[3D code data]
☆ ☆ ☆ ☆ ☆

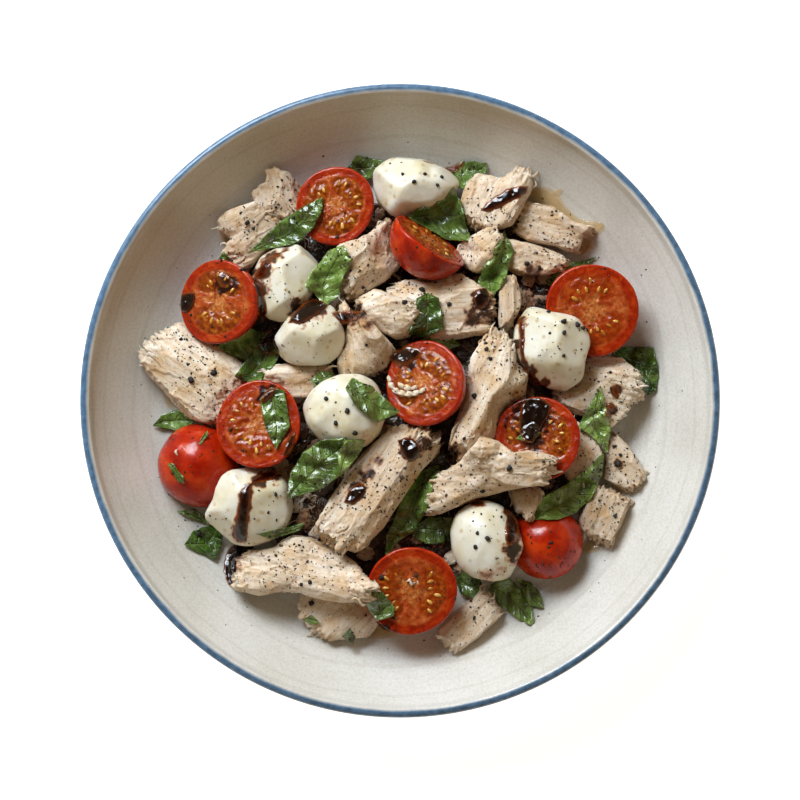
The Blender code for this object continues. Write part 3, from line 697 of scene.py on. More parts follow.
# the way the muscle fibres run, in degrees, and how dark the piece is; the tone of 1.0 on chicken_14 is
# partly painted light, raised to lift a piece that lies in shade
chickens = dict(zip([f"chicken_{i:02d}" for i in range(1, 25)], (
    (115, 0.4), (30, 0.38), (-65, 0.5), (50, 0.42), (5, 0.66), (0, 0.66), (-35, 0.85), (0, 0.5), (62, 0.42),
    (-20, 0.2),
    (-15, 0.38), (35, 0.5), (90, 0.4), (-10, 1.0), (70, 0.74), (-8, 0.36), (-15, 0.56), (45, 0.4),
    (55, 0.38), (50, 0.45),
    (-45, 0.42), (70, 0.16), (90, 0.4), (-60, 0.45))))
# pieces cut square: the way one side faces, and the share of the lump left on each side
chickenCubes = {"chicken_20": (42, 0.76), "chicken_22": (66, 0.74)}
chickenStains = (
    (-16, 30, 5, 0.85), (-21, 28, 4, 0.75), (-11, 26, 3, 0.6), (33, 70, 2, 0.6), (38, 73, 2.2, 0.6),
    (43, 75, 2.4, 0.6),
    (78, 3, 3.4, 0.85), (76, -3, 3.4, 0.8), (74, -7, 2.6, 0.6), (4, -18, 5, 1.0), (9, -16, 3.4, 0.7),
    (-15, -33, 4, 0.95),
    (-11, -27, 3.6, 0.75), (-8, -22, 3, 0.5), (-19, -41, 4, 0.22), (29, 35, 5, 0.9), (26, 29, 4.4, 0.7),
    (31, 30, 4, 0.6),
    (79, -23, 2.4, 0.8), (18, -19, 4, 0.9), (-59, -55, 4, 0.7), (-60, -60, 4, 0.6), (21, 45, 4, 0.3),
    (48, 47, 5, 0.6),
    (-46, 22, 5, 0.5), (42, 0, 4, 0.4), (30, -12, 3, 0.3), (-28, 8, 4, 0.5), (27, -64, 3, 0.4),
)


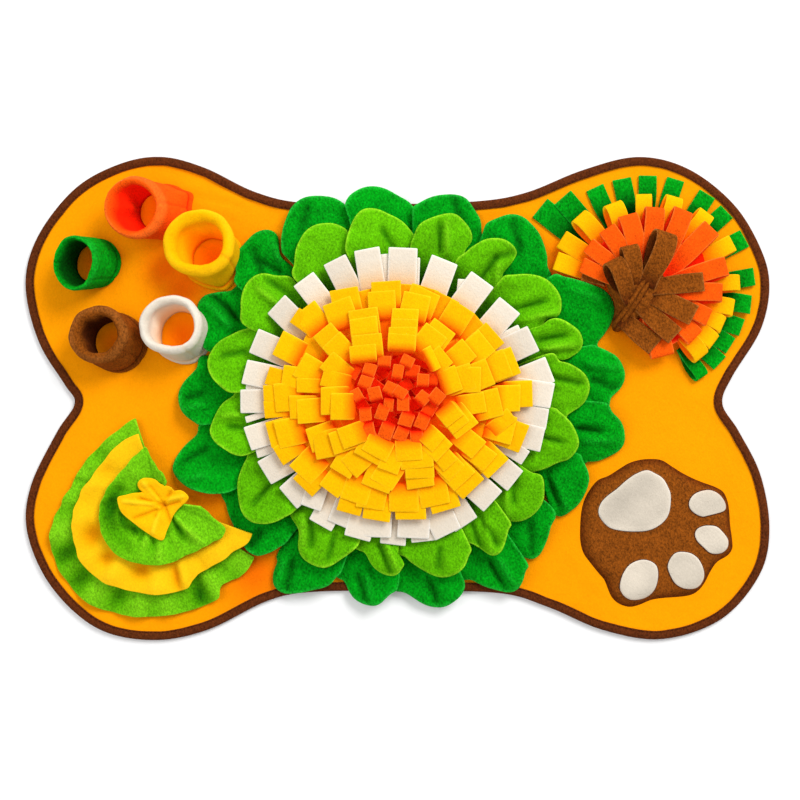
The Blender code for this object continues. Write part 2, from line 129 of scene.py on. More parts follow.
class Wire:
    # a socket of a material, so that an expression on it adds its Math nodes
    def __init__(self, tree, socket=None):
        self.tree = tree
        self.socket = socket

    def node(self, kind, settings, sockets, output=0):
        made = self.tree.nodes.new("ShaderNode" + kind)
        for key, value in settings.items():
            setattr(made, key, value)
        for key, value in sockets.items():
            if isinstance(value, Wire):
                self.tree.links.new(value.socket, made.inputs[key])
            else:
                made.inputs[key].default_value = value
        return Wire(self.tree, made.outputs[output]) if made.outputs else made

    def maths(self, operation, a, b):
        return self.node("Math", {"operation": operation}, {0: a, 1: b})

    def __add__(self, other):
        return self.maths("ADD", self, other)

    def __radd__(self, other):
        return self.maths("ADD", other, self)

    def __sub__(self, other):
        return self.maths("SUBTRACT", self, other)

    def __rsub__(self, other):
        return self.maths("SUBTRACT", other, self)

    def __mul__(self, other):
        return self.maths("MULTIPLY", self, other)

    def __rmul__(self, other):
        return self.maths("MULTIPLY", other, self)

    def __pow__(self, other):
        return self.maths("POWER", self, other)

    def blend(self, a, b):
        return self.node("Mix", {"data_type": "RGBA", "clamp_factor": True}, {0: self, 6: a, 7: b}, 2)

    def brighten(self, colour):
        return self.node("VectorMath", {"operation": "SCALE"}, {0: colour, "Scale": self})


def screenColour(rgb, factor=1.0):
    channels = [channel / 255 for channel in rgb]
    linear = [c / 12.92 if c <= 0.04045 else ((c + 0.055) / 1.055) ** 2.4 for c in channels]
    return [min(1.0, c * factor) for c in linear] + [1.0]


# Each cloth: its colour, its painted shade colour for gaps, creases and hollows (a warm painted
# reflection for the white cloth), its pale colour for cut edges and painted highlights, how strong its
# specks are, how coarse its nap is and how high it stands, how much sheen its fibres have, and how
# strongly its painted shade colour glows as painted light between its pieces
clothLooks = {
    "mat_fleece": dict(colour=(254, 156, 0), deep=(240, 100, 0), rim=(255, 165, 16),
                       specks=0.12, nap=1.6, height=0.16, sheen=0.05),
    "binding_cloth": dict(colour=(90, 42, 15), deep=(46, 18, 6), rim=(126, 70, 34),
                          specks=0.95, nap=1.5, height=0.20, sheen=0.10),
    "leaf_green": dict(colour=(0, 146, 18), deep=(0, 62, 4), rim=(34, 180, 56),
                       specks=0.95, nap=1.8, height=0.36, sheen=0.06),
    "petal_green": dict(colour=(90, 175, 3), deep=(28, 104, 0), rim=(152, 222, 36),
                        specks=0.70, nap=1.7, height=0.32, sheen=0.06),
    "white_fleece": dict(colour=(222, 210, 192), deep=(228, 186, 130), rim=(244, 240, 232),
                         specks=0.08, nap=1.6, height=0.22, sheen=0.10),
    "yellow_fleece": dict(colour=(248, 180, 0), deep=(244, 78, 0), rim=(253, 206, 26),
                          specks=0.18, nap=1.5, height=0.22, sheen=0.06, paintedGlow=0.16),
    "orange_fleece": dict(colour=(240, 86, 8), deep=(238, 8, 0), rim=(255, 140, 56),
                          specks=0.45, nap=1.4, height=0.26, sheen=0.10, paintedGlow=0.12),
    "brown_fleece": dict(colour=(131, 68, 14), deep=(64, 18, 2), rim=(168, 104, 48),
                         specks=0.95, nap=1.7, height=0.45, sheen=0.10),
}
# how strongly each of these tells: specks of light, the painted shade colour, the pale colour of cut edges
# and painted highlights, and the relief
grain = dict(nap=2.6, fibres=1.0, brushed=0.7, broad=0.10, toneAndShading=0.06, deep=0.88, pale=0.8,
             napRelief=2.2, fibresRelief=0.7, brushedRelief=3.0)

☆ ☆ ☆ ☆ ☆

*Stated exercise:*
Output the lines above verbatim and in full.

*In response:*
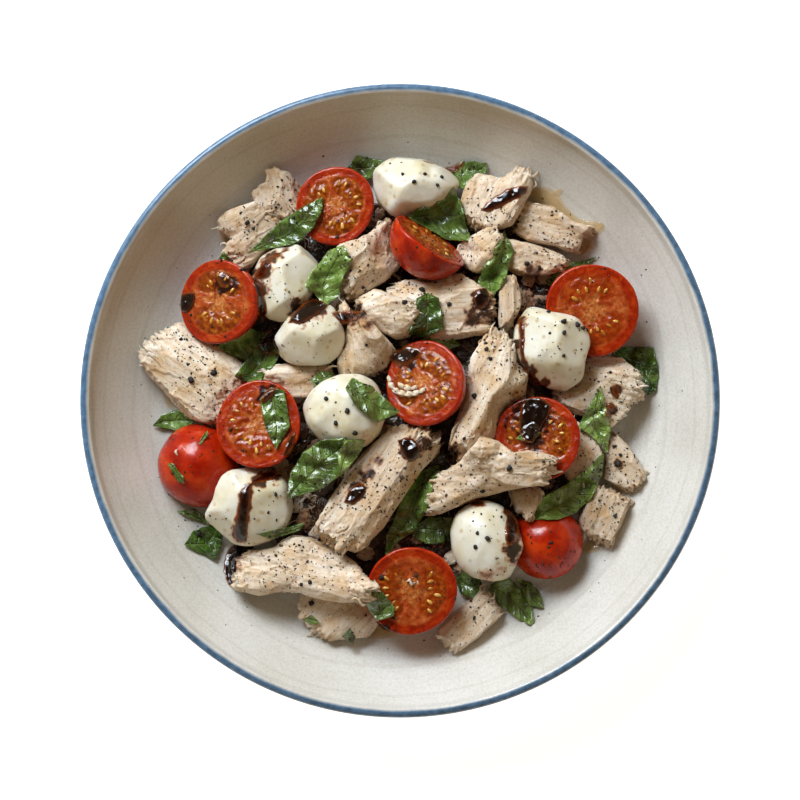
The Blender code for this object continues. Write part 3, from line 697 of scene.py on. More parts follow.
# the way the muscle fibres run, in degrees, and how dark the piece is; the tone of 1.0 on chicken_14 is
# partly painted light, raised to lift a piece that lies in shade
chickens = dict(zip([f"chicken_{i:02d}" for i in range(1, 25)], (
    (115, 0.4), (30, 0.38), (-65, 0.5), (50, 0.42), (5, 0.66), (0, 0.66), (-35, 0.85), (0, 0.5), (62, 0.42),
    (-20, 0.2),
    (-15, 0.38), (35, 0.5), (90, 0.4), (-10, 1.0), (70, 0.74), (-8, 0.36), (-15, 0.56), (45, 0.4),
    (55, 0.38), (50, 0.45),
    (-45, 0.42), (70, 0.16), (90, 0.4), (-60, 0.45))))
# pieces cut square: the way one side faces, and the share of the lump left on each side
chickenCubes = {"chicken_20": (42, 0.76), "chicken_22": (66, 0.74)}
chickenStains = (
    (-16, 30, 5, 0.85), (-21, 28, 4, 0.75), (-11, 26, 3, 0.6), (33, 70, 2, 0.6), (38, 73, 2.2, 0.6),
    (43, 75, 2.4, 0.6),
    (78, 3, 3.4, 0.85), (76, -3, 3.4, 0.8), (74, -7, 2.6, 0.6), (4, -18, 5, 1.0), (9, -16, 3.4, 0.7),
    (-15, -33, 4, 0.95),
    (-11, -27, 3.6, 0.75), (-8, -22, 3, 0.5), (-19, -41, 4, 0.22), (29, 35, 5, 0.9), (26, 29, 4.4, 0.7),
    (31, 30, 4, 0.6),
    (79, -23, 2.4, 0.8), (18, -19, 4, 0.9), (-59, -55, 4, 0.7), (-60, -60, 4, 0.6), (21, 45, 4, 0.3),
    (48, 47, 5, 0.6),
    (-46, 22, 5, 0.5), (42, 0, 4, 0.4), (30, -12, 3, 0.3), (-28, 8, 4, 0.5), (27, -64, 3, 0.4),
)


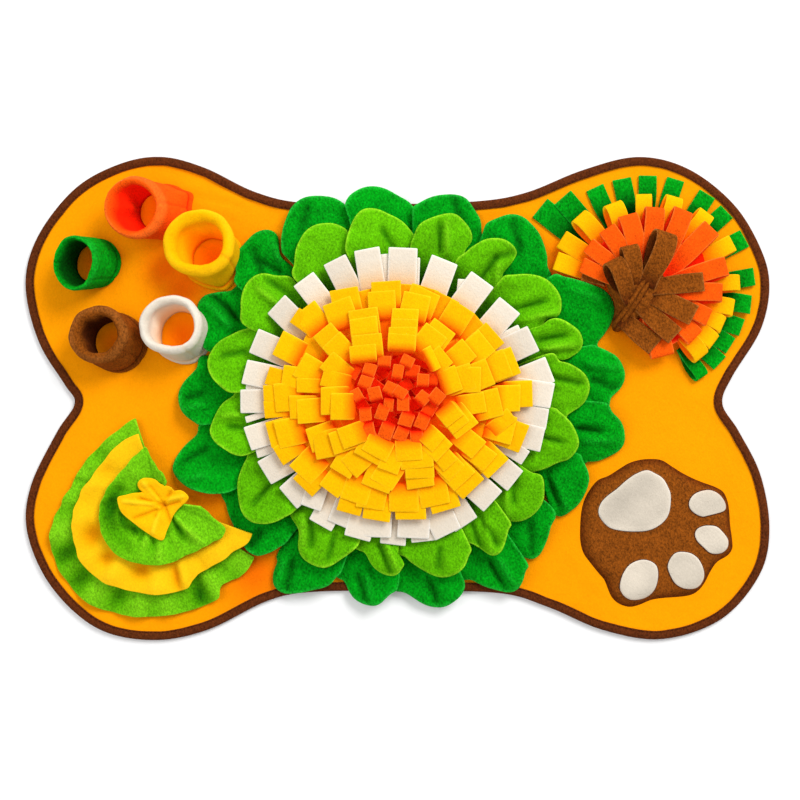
The Blender code for this object continues. Write part 2, from line 129 of scene.py on. More parts follow.
class Wire:
    # a socket of a material, so that an expression on it adds its Math nodes
    def __init__(self, tree, socket=None):
        self.tree = tree
        self.socket = socket

    def node(self, kind, settings, sockets, output=0):
        made = self.tree.nodes.new("ShaderNode" + kind)
        for key, value in settings.items():
            setattr(made, key, value)
        for key, value in sockets.items():
            if isinstance(value, Wire):
                self.tree.links.new(value.socket, made.inputs[key])
            else:
                made.inputs[key].default_value = value
        return Wire(self.tree, made.outputs[output]) if made.outputs else made

    def maths(self, operation, a, b):
        return self.node("Math", {"operation": operation}, {0: a, 1: b})

    def __add__(self, other):
        return self.maths("ADD", self, other)

    def __radd__(self, other):
        return self.maths("ADD", other, self)

    def __sub__(self, other):
        return self.maths("SUBTRACT", self, other)

    def __rsub__(self, other):
        return self.maths("SUBTRACT", other, self)

    def __mul__(self, other):
        return self.maths("MULTIPLY", self, other)

    def __rmul__(self, other):
        return self.maths("MULTIPLY", other, self)

    def __pow__(self, other):
        return self.maths("POWER", self, other)

    def blend(self, a, b):
        return self.node("Mix", {"data_type": "RGBA", "clamp_factor": True}, {0: self, 6: a, 7: b}, 2)

    def brighten(self, colour):
        return self.node("VectorMath", {"operation": "SCALE"}, {0: colour, "Scale": self})


def screenColour(rgb, factor=1.0):
    channels = [channel / 255 for channel in rgb]
    linear = [c / 12.92 if c <= 0.04045 else ((c + 0.055) / 1.055) ** 2.4 for c in channels]
    return [min(1.0, c * factor) for c in linear] + [1.0]


# Each cloth: its colour, its painted shade colour for gaps, creases and hollows (a warm painted
# reflection for the white cloth), its pale colour for cut edges and painted highlights, how strong its
# specks are, how coarse its nap is and how high it stands, how much sheen its fibres have, and how
# strongly its painted shade colour glows as painted light between its pieces
clothLooks = {
    "mat_fleece": dict(colour=(254, 156, 0), deep=(240, 100, 0), rim=(255, 165, 16),
                       specks=0.12, nap=1.6, height=0.16, sheen=0.05),
    "binding_cloth": dict(colour=(90, 42, 15), deep=(46, 18, 6), rim=(126, 70, 34),
                          specks=0.95, nap=1.5, height=0.20, sheen=0.10),
    "leaf_green": dict(colour=(0, 146, 18), deep=(0, 62, 4), rim=(34, 180, 56),
                       specks=0.95, nap=1.8, height=0.36, sheen=0.06),
    "petal_green": dict(colour=(90, 175, 3), deep=(28, 104, 0), rim=(152, 222, 36),
                        specks=0.70, nap=1.7, height=0.32, sheen=0.06),
    "white_fleece": dict(colour=(222, 210, 192), deep=(228, 186, 130), rim=(244, 240, 232),
                         specks=0.08, nap=1.6, height=0.22, sheen=0.10),
    "yellow_fleece": dict(colour=(248, 180, 0), deep=(244, 78, 0), rim=(253, 206, 26),
                          specks=0.18, nap=1.5, height=0.22, sheen=0.06, paintedGlow=0.16),
    "orange_fleece": dict(colour=(240, 86, 8), deep=(238, 8, 0), rim=(255, 140, 56),
                          specks=0.45, nap=1.4, height=0.26, sheen=0.10, paintedGlow=0.12),
    "brown_fleece": dict(colour=(131, 68, 14), deep=(64, 18, 2), rim=(168, 104, 48),
                         specks=0.95, nap=1.7, height=0.45, sheen=0.10),
}
# how strongly each of these tells: specks of light, the painted shade colour, the pale colour of cut edges
# and painted highlights, and the relief
grain = dict(nap=2.6, fibres=1.0, brushed=0.7, broad=0.10, toneAndShading=0.06, deep=0.88, pale=0.8,
             napRelief=2.2, fibresRelief=0.7, brushedRelief=3.0)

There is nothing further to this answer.